Assessing the impact of emerging forest disease on wildfire using Landsat and KOMPSAT-2 data

Abstract

Environmental disturbance regimes are more frequently being altered by historically novel events and disturbance interactions, which may trigger reorganizations of new ecosystem states and processes. Here we examine synergies between emerging forest disease and wildfire to determine whether disease outbreak changes environmental drivers of burn severity using sudden oak death and the basin complex fire in California as a case study of novel disturbance interaction. We mapped the spatial distribution of sudden oak death tree mortality using a new object-based filter with 1.0m resolution KOMPSAT-2 images.

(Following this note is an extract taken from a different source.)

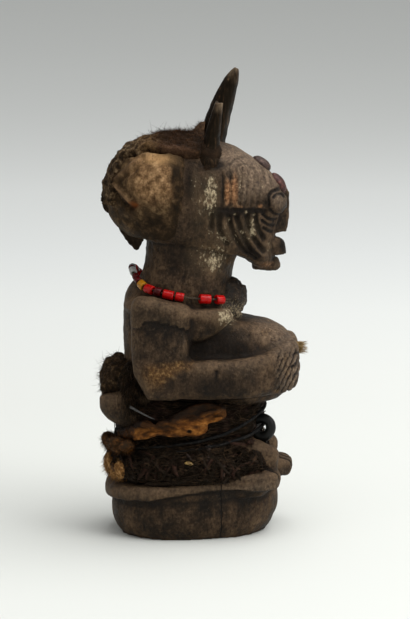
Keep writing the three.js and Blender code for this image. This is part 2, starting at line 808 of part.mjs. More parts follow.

We integrated these data with a physical simulation model of burn severity informed by post-fire Landsat data. Model performance varied across stages of disease establishment (early, middle and late) with stronger relationships occurring during later stages of disease progression. Multiscale statistical analysis of environmental drivers of burn severity in diseased compared to healthy forests showed that sudden oak death tree mortality altered relationships between burn severity and the biophysical environment. Specifically, compared to the healthy forests, those affected by disease exhibited higher landscape heterogeneity at smaller spatial scales (e.g., 25 and 50m), which has been associated with decreased burn severity in the literature. Our results showed the opposite pattern. That is, a disease-affected landscape comprising less connected patches and higher patch shape complexity was more likely to experience greater burn severity. This suggests that disease-caused increases in surface fuels may have reduced the landscape's resistance to fire and in turn increased burn severity in forest patches neighboring disease-impacted forests.